# What you are asked to do
Only lines with the word "bending" are needed; collect each of them from the listing below.

# A block of data
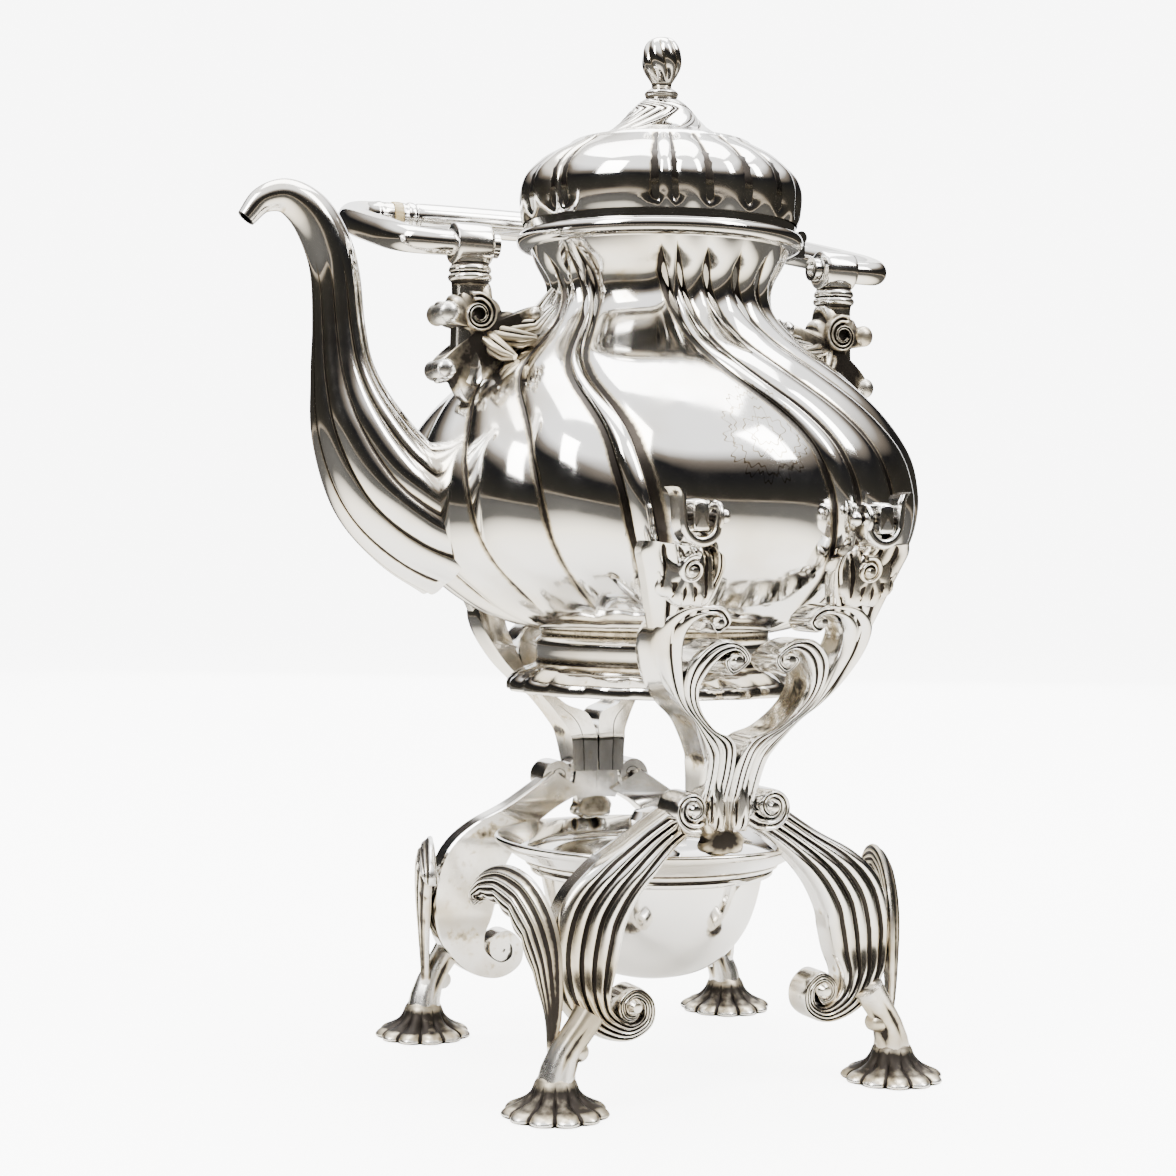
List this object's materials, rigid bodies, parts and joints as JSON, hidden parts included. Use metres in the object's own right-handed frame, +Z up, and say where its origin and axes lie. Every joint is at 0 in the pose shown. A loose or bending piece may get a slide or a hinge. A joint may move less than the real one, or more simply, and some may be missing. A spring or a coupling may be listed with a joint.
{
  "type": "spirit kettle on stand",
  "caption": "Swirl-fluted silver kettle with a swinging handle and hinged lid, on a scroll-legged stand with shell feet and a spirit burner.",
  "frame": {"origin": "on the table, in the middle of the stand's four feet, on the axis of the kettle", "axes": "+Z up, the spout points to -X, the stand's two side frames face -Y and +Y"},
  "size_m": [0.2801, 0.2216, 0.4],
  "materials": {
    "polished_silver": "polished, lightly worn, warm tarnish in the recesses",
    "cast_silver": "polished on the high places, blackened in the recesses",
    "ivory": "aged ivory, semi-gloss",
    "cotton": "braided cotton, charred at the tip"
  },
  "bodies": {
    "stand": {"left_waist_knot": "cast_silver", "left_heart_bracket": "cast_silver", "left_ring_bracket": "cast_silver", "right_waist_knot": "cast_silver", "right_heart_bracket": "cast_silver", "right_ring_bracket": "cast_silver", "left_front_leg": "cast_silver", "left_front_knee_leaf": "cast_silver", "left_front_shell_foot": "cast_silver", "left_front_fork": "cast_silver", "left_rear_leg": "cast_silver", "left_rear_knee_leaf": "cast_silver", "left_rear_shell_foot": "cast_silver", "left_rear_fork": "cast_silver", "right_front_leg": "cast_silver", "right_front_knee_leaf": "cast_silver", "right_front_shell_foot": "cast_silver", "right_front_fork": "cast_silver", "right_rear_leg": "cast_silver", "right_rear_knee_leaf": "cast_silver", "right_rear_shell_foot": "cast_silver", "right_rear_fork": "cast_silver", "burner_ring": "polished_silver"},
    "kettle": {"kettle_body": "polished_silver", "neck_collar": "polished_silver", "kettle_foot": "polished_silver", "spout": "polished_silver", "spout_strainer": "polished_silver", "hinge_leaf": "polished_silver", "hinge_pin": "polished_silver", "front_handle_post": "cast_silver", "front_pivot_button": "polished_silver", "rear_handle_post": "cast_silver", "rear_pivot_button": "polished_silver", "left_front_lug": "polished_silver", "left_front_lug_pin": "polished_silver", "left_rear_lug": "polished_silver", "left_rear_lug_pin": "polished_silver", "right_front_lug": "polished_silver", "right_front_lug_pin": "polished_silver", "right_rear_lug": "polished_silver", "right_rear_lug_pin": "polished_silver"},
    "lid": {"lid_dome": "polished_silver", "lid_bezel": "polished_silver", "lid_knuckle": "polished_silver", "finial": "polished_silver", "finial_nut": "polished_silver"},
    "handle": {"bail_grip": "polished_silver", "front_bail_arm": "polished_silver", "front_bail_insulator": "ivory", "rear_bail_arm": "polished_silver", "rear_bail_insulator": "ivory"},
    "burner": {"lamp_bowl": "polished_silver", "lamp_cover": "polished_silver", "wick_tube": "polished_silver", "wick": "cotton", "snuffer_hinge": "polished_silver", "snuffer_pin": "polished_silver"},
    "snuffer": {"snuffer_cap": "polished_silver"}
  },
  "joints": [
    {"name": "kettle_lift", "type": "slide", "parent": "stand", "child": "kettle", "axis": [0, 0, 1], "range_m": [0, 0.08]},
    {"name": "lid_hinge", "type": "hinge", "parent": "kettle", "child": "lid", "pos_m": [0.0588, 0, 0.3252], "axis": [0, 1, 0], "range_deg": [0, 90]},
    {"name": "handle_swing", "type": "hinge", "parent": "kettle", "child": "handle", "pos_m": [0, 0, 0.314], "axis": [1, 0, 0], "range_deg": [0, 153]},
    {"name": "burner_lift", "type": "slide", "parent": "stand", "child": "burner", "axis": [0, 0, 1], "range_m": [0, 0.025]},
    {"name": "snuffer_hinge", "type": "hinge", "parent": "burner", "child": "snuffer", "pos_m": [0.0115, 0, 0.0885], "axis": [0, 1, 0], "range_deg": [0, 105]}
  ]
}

...

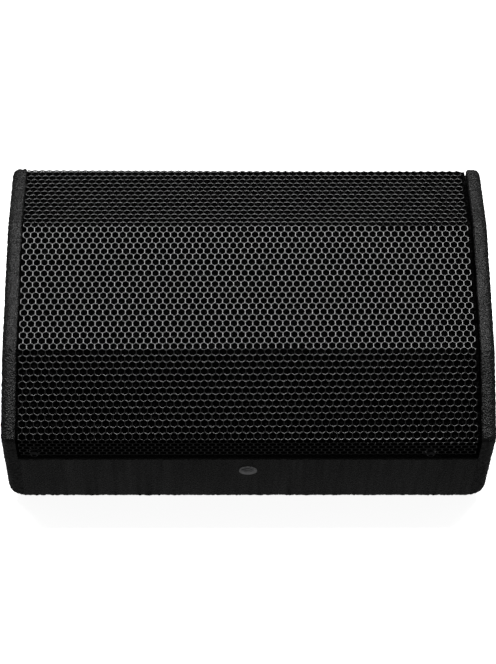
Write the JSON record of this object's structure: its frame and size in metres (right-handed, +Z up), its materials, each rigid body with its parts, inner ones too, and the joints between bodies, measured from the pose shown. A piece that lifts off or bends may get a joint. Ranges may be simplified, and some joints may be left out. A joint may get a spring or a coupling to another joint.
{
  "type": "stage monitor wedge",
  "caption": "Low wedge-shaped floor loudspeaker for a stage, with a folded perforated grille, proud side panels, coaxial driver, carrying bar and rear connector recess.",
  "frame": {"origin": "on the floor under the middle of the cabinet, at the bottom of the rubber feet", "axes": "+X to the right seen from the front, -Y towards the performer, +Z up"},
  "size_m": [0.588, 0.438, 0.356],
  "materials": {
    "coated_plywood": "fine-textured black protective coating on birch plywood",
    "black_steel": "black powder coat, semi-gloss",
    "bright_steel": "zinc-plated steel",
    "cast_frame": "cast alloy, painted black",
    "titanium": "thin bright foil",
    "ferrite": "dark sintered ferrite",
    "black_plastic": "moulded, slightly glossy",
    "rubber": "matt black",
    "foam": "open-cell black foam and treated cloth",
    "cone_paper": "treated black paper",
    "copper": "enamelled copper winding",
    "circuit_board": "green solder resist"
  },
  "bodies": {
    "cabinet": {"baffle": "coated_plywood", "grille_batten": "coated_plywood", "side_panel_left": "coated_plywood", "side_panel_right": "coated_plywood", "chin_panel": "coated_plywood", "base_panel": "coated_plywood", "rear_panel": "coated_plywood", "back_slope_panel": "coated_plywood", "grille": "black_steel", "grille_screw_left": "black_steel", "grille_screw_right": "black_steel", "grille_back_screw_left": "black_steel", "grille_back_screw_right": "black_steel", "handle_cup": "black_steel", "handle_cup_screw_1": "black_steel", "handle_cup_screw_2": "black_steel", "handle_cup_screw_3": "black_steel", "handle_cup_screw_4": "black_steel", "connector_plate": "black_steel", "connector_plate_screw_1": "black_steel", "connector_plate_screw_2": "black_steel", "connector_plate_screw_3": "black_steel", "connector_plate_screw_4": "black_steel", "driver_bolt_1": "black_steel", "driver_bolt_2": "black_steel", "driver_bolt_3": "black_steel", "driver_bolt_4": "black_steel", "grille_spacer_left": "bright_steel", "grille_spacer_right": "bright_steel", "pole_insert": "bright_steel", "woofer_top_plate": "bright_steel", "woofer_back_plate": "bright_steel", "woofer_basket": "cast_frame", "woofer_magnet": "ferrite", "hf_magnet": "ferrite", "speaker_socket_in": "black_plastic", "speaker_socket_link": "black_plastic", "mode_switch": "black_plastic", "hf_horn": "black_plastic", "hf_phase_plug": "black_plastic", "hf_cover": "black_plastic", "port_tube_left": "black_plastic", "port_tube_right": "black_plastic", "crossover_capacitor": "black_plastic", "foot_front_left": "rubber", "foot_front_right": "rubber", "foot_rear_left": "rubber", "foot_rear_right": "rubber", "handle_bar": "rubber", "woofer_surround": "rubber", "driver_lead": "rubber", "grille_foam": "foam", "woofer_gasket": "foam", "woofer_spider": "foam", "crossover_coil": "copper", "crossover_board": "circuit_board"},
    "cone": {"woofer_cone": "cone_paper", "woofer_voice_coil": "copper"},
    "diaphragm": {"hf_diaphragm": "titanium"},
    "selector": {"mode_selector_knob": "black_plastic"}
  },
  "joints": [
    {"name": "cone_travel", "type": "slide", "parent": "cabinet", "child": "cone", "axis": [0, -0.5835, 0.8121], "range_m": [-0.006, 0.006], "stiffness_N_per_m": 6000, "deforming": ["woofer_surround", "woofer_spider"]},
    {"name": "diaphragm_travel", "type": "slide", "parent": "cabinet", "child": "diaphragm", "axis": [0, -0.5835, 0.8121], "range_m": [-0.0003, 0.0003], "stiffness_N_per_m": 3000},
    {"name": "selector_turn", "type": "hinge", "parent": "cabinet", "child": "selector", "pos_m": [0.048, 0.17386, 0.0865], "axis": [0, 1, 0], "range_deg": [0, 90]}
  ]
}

* * *

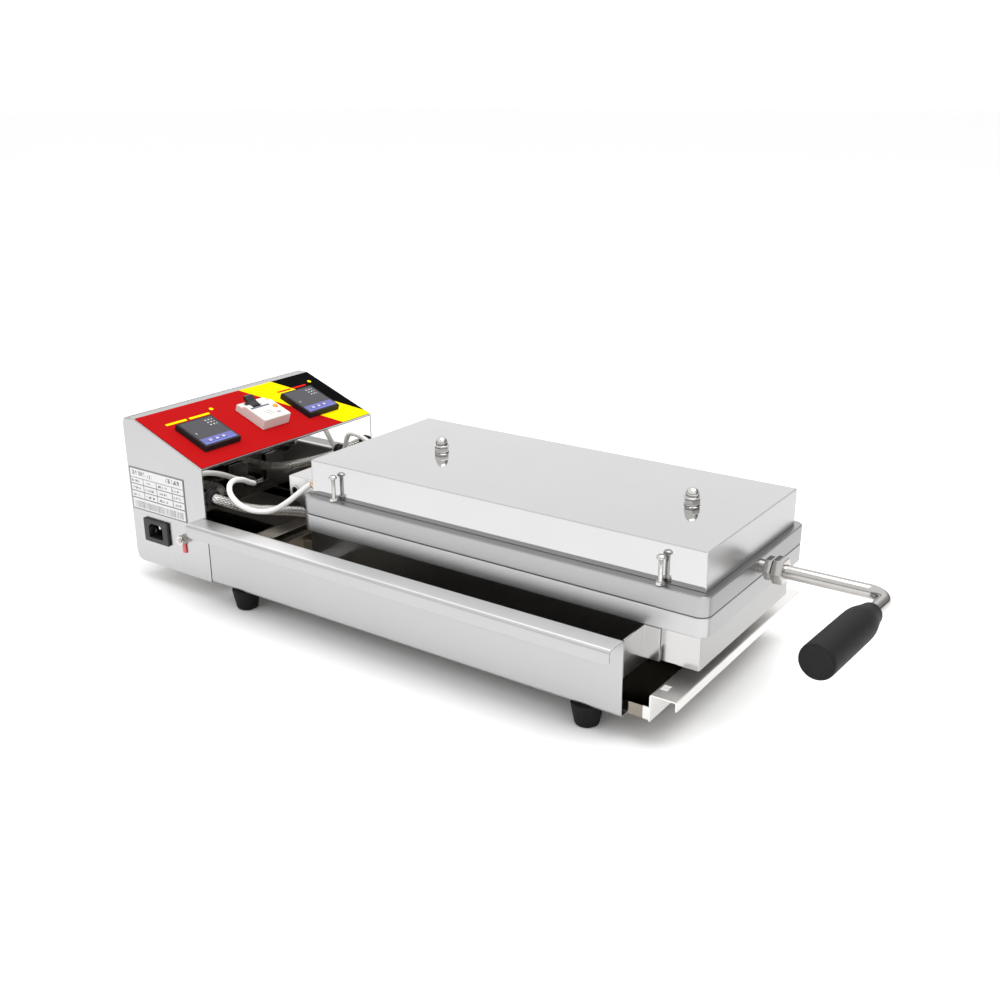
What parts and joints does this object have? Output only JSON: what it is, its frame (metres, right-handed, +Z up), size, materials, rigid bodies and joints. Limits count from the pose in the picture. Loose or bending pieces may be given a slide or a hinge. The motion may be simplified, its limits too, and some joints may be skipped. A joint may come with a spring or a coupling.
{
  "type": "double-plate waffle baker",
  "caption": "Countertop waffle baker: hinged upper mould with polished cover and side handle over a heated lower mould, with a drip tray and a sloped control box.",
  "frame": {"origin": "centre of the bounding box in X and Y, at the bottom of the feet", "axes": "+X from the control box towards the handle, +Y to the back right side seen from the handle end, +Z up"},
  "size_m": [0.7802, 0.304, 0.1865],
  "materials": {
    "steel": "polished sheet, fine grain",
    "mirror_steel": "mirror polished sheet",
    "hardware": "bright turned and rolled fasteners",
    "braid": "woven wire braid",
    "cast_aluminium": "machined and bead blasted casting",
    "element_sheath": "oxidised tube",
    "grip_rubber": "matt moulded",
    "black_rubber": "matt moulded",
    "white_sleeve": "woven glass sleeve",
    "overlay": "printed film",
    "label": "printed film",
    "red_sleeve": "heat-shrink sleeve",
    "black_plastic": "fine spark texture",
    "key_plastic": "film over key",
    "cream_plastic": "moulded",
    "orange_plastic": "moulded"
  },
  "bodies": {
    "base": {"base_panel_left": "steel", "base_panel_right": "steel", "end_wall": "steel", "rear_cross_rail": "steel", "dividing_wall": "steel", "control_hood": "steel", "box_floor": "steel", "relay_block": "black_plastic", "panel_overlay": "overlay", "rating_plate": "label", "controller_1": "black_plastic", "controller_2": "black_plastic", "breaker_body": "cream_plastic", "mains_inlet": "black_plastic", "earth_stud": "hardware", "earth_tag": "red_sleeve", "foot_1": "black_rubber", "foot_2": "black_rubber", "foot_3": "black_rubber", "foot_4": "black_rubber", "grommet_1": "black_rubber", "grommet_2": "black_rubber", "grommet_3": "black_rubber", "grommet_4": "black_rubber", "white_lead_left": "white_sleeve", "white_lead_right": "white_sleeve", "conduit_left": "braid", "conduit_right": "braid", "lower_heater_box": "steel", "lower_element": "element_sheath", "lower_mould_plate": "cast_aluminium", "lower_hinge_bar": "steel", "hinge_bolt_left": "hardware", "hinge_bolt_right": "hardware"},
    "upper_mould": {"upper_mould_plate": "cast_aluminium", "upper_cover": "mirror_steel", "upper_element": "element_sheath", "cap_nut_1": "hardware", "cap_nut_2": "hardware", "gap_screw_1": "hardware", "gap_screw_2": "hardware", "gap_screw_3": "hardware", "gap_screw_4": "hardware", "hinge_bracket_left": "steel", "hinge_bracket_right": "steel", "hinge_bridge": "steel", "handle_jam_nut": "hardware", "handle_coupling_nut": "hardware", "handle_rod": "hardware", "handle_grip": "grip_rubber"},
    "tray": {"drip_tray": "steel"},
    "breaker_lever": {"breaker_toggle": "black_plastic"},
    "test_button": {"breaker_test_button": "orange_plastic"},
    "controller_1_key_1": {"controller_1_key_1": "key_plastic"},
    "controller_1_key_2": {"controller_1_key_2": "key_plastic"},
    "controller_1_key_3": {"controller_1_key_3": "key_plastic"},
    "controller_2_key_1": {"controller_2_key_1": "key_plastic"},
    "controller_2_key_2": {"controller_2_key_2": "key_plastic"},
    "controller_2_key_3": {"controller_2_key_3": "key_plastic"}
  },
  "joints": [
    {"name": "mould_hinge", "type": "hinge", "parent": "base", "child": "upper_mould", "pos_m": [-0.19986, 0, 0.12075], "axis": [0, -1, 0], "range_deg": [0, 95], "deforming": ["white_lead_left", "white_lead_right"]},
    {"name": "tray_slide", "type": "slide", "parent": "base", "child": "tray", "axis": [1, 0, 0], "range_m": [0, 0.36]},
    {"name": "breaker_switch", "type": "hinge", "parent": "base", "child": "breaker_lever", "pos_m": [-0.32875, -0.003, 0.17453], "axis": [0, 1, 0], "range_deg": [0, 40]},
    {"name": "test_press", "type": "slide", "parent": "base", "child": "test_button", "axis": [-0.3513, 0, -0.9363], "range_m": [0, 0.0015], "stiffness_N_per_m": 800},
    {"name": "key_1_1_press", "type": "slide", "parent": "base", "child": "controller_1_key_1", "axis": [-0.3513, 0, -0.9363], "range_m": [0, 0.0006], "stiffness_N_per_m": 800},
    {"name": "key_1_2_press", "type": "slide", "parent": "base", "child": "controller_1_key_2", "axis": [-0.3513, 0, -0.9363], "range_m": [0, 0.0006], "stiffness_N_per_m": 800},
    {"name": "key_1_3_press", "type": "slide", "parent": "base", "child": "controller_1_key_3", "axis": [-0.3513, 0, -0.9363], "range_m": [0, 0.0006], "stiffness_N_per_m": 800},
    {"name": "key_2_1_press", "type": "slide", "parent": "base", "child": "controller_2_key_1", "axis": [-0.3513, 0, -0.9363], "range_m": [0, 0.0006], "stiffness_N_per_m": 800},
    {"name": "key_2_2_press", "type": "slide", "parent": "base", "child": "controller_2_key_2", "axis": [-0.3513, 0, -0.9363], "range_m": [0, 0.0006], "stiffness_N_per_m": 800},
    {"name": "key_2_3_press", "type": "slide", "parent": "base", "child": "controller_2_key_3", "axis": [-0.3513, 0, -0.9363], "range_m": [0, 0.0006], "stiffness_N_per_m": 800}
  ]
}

# Expected output
List this object's materials, rigid bodies, parts and joints as JSON, hidden parts included. Use metres in the object's own right-handed frame, +Z up, and say where its origin and axes lie. Every joint is at 0 in the pose shown. A loose or bending piece may get a slide or a hinge. A joint may move less than the real one, or more simply, and some may be missing. A spring or a coupling may be listed with a joint.
What parts and joints does this object have? Output only JSON: what it is, its frame (metres, right-handed, +Z up), size, materials, rigid bodies and joints. Limits count from the pose in the picture. Loose or bending pieces may be given a slide or a hinge. The motion may be simplified, its limits too, and some joints may be skipped. A joint may come with a spring or a coupling.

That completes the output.